Derek’s career spanned several decades in comics and he made many good friends, whom he was happy to meet and correspond with. To his surprise, a younger generation of fans also began contacting him and he graciously helped where he could. I met Derek in 2006, having been invited to a pub get-together of former Fleetway staff and he later told me, “To be honest I can't believe how much interest is shown in our world of comics from those days. I wish I had kept a diary and noted some of the landmarks along the way, as I lettered my way (to pay the mortgage and feed the kids) through some of the masterpieces being produced every week for the various comics and mags I did work for.”
Born in Woodford, Essex, on 22 November 1938, Derek James Pierson was the second son of Henry John Charles Pierson, a ship’s joiner working in construction, and his wife Madeline Elizabeth (née Luckman), who were married in West Ham in 1934.
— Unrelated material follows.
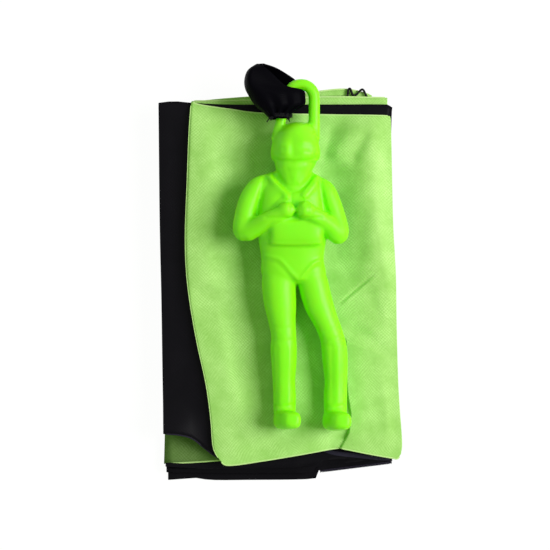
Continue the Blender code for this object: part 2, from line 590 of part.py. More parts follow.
def make_ring():
    """The closed bail on the helmet: two legs and a round arch, of round section."""
    arch = np.linspace(0, math.pi, 13)
    over = np.stack([np.cos(arch), np.sin(arch)], axis=1) * RING_RADIUS
    root = -RING_RISE - RING_ROOT_DEPTH
    right = [(RING_RADIUS, root), (RING_RADIUS, root / 2)]
    left = [(-RING_RADIUS + root * share * math.tan(RING_LEFT_SLANT), root * share) for share in (0.5, 1)]
    plan = np.concatenate([right, over, left])
    centres = np.column_stack([plan, np.full(len(plan), RING_HEIGHT)])
    heading = np.gradient(centres, axis=0)
    across = np.cross(heading, (0, 0, 1.0))
    across /= np.linalg.norm(across, axis=1)[:, None]
    wire = np.full(len(plan), RING_WIRE_RADIUS)
    return make_loft("ring", centres, across, wire, wire, 10, 2, GREEN_PLASTIC)


def make_figure(floor):
    """The parachutist, one moulding: its forms overlap and are joined into one skin."""
    forms = bpy.data.collections.new("figure_forms")
    bpy.context.scene.collection.children.link(forms)
    forms.hide_render = True
    pieces = [
        body_loft("helmet", HELMET_SHARES, 2.2),
        body_loft("face_mask", FACE_SHARES, 2.2, ROUND_SIDES),
        body_loft("neck", NECK_SHARES, 2, ROUND_SIDES),
        body_loft("chest_pack", CHEST_PACK_SHARES, 6, ROUND_SIDES),
        body_loft("left_leg", LEFT_LEG_SHARES, 2.2, ROUND_SIDES),
        body_loft("right_leg", RIGHT_LEG_SHARES, 2.2, ROUND_SIDES),
        foot_loft("left_foot", LEFT_FOOT_SHARES),
        foot_loft("right_foot", RIGHT_FOOT_SHARES),
        make_ring(),
    ]
    pieces.extend(limb(name, rows) for name, rows in LIMB_SHARES.items())
    figure = body_loft("figure", TORSO_SHARES, 2.6)
    for piece in pieces:
        helper(piece)
        bpy.context.scene.collection.objects.unlink(piece)
        forms.objects.link(piece)
        piece.parent = figure
    figure.location = (*RING_CENTRE, floor)
    join = figure.modifiers.new("forms", "BOOLEAN")
    join.operation = "UNION"
    join.solver = "EXACT"
    join.operand_type = "COLLECTION"
    join.collection = forms
    return figure


RING_CENTRE = (RING_SIDE, PACK_END_Y - RING_BELOW_END)
RING_HEIGHT = RING_LEVEL_SHARE * BODY_HEIGHT
STRAP_CENTRE = (-0.0014, PACK_END_Y + STRAP_REACH - STRAP_LENGTH / 2)
LEAD_TOP_Y = PACK_END_Y - LEADS_INSIDE_END
HINGE_Y = LEAD_TOP_Y + LINE_DIAMETER / 2 + 2 * CLEARANCE


def main():
    """Builds the toy from the surface up."""
    for old in list(bpy.data.objects):
        bpy.data.objects.remove(old)
    names = list(GORE_EDGE_SHARES)
    for index, name in enumerate(names[:-1]):
        make_gore(name, index, PACK_COLUMNS, PACK_ROWS, lambda plan: np.zeros(plan.shape[:2]))
    make_gore(names[-1], len(names) - 1, TOP_COLUMNS, TOP_ROWS, lap_relief)
    make_hem()
    pack_top = layer_floor(len(names) - 1) + GORE_THICKNESS + FOLD_RISE
    rest_floor = pack_top + CLEARANCE
    for index in range(LINE_COUNT):
        make_hank(index)
        cord_curve(f"line_lead_{index + 1}", lead_route(index, rest_floor))
    make_slack()
    make_strap(rest_floor)
    make_figure(rest_floor)


main()
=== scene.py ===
"""Looks of a toy parachute that lies packed, with its moulded parachutist on top, seen from straight above.

Metres, +Z up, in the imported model's frame: +X runs across the pack and +Y from the figure's feet to its head.
"""

import logging
import math
from dataclasses import dataclass, field, replace
from enum import Enum, IntEnum

import bpy
import numpy as np
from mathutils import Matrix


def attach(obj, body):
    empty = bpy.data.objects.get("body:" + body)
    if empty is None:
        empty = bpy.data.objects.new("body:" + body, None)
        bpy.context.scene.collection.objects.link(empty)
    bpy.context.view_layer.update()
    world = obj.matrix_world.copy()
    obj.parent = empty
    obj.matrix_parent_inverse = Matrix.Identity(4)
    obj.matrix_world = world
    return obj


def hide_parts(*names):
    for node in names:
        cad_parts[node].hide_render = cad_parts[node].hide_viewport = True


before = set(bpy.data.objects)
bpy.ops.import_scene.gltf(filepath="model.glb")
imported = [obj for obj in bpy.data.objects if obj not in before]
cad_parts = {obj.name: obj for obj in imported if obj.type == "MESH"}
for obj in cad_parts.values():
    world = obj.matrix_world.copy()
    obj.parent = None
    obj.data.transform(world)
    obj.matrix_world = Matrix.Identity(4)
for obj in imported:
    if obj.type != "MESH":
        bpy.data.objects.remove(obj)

log = logging.getLogger("toy_parachute")
MM = 0.001
UP = (0.0, 0.0, 1.0)
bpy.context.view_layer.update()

Array = np.ndarray
Colour = tuple[float, float, float]
Line = tuple[tuple[float, ...], ...]
Material = bpy.types.Material
Piece = bpy.types.Object
Socket = bpy.types.NodeSocket


class Side(Enum):
    """A long side of the pack."""

    LEFT = 0
    RIGHT = 1


class Layer(IntEnum):
    """The gores that the code names, counted from the bottom one."""

    SEAMED = 3
    PLEATED = 4
    OVER_BLACK = 5
    UNDER_FLAP = 6
    FLAP = 7


def smooth_step(share: Array) -> Array:
    """Runs from 0 to 1 with level ends: 3 t squared less 2 t cubed, with t held between 0 and 1."""
    held = np.clip(share, 0, 1)
    return held * held * (3 - 2 * held)


def smooth_curve(points: Array, per_span: int) -> Array:
    """A smooth curve through points: cubic spans whose tangents lie along the line between the neighbours.

    Args:
        points: the points, one a row.
        per_span: how many points each span gets.

    Returns:
        The curve's points, one a row.
    """
    points = np.asarray(points, float)
    tangents = np.gradient(points, axis=0)
    t = np.linspace(0, 1, per_span, endpoint=False)[None, :, None]
    spans = (
        points[:-1, None] * (2 * t**3 - 3 * t**2 + 1)
        + points[1:, None] * (3 * t**2 - 2 * t**3)
        + tangents[:-1, None] * (t**3 - 2 * t**2 + t)
        + tangents[1:, None] * (t**3 - t**2)
    )
    return np.concatenate([spans.reshape(-1, points.shape[1]), points[-1:]])


def length_along(points: Array) -> Array:
    """The length of a line from its start to each of its points."""
    return np.concatenate([[0], np.cumsum(np.linalg.norm(np.diff(points, axis=0), axis=1))])


def at_shares(points: Array, shares: Array) -> Array:
    """The places at the given shares of a line's length, with one more axis than the shares have."""
    along = length_along(points)
    along = along / along[-1]
    return np.stack([np.interp(shares, along, points[:, axis]) for axis in range(points.shape[1])], axis=-1)


def sideways(path: Array, reference: tuple[float, float, float] = UP) -> Array:
    """At each point of a path, the direction that is square to the path and to the reference."""
    across = np.cross(np.gradient(path, axis=0), reference)
    return across / np.linalg.norm(across, axis=1)[:, None]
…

Derek attended St Barnabas Secondary School, Woodford Green, leaving at the age of 15 to work in a variety of jobs—at a bakery, an insurance office in Holborn and at Foyles Book Shop’s warehouse in Charing Cross Road. In 1955, and in order to find himself a more prospective career, he approached the Youth Employment Bureau, through which he obtained a post as a messenger boy in the postal department at Hulton Press.
At the age of 18, when a vacancy opened up, Derek was able to join the art department responsible for Eagle, Girl, Swift and Robin, honing his design skills as Hultons paid for him to attend St Martin’s School one afternoon a week and for two evening classes a week in typography and design at the London School of Printing in Black Hill. Realising that his talent did not lay in illustration—“I couldn’t draw to save my life!” he would later admit—he switched to a further evening course in magazine design. Work in the art department also involved making good artwork that had been editorially changed, hand lettering titles—one of his favourite tasks—and hand-lettering balloons, a task Derek was later to specialise in.
In 1959, and with wedding plans in the air, Derek joined Express Weekly after receiving a better offer from Beaverbrook Newspapers, only for the paper to fold less than two years later. Derek began freelance lettering for Fleetway Publications on the War and Battle picture library titles and early issues of Buster, but, now married, had to seek full time work with Bristow Helicopters at Redhill Aerodrome ordering spare parts for aircraft, and with a local engineering firm as a progress chaser.
Finding the work as dull as ditchwater, he jumped at a chance to join Odhams Press, working in John Jackson’s art department on Eagle, Girl and Boys’ World and later found himself cutting and pasting of American strips to make them fit the British format for the Power Comics titles managed by Alf Wallace. Wallace, notorious for his indecision, caused many a late night: “He used to change his mind so much on the text in a balloon that sometimes the area of the correction(s) stood up proud from the surface of the rest of the artwork by millimetres.”
Following the demise of the Power Comics, Derek returned to Fleetway working on Jinty, Sandie and other girls’ titles before heading “over Blackfriars Bridge to Faulty Towers” to work for Whizzer & Chips and other humour titles under the management of Bob Paynter.
Derek was married to Rita Shubrook in October 1960 and they enjoyed over 50 years of happy marriage. For most of that time they lived in Hornchurch, Essex.
Rita survives him, as do their children, Gary and Jacki, and a number of grandchildren.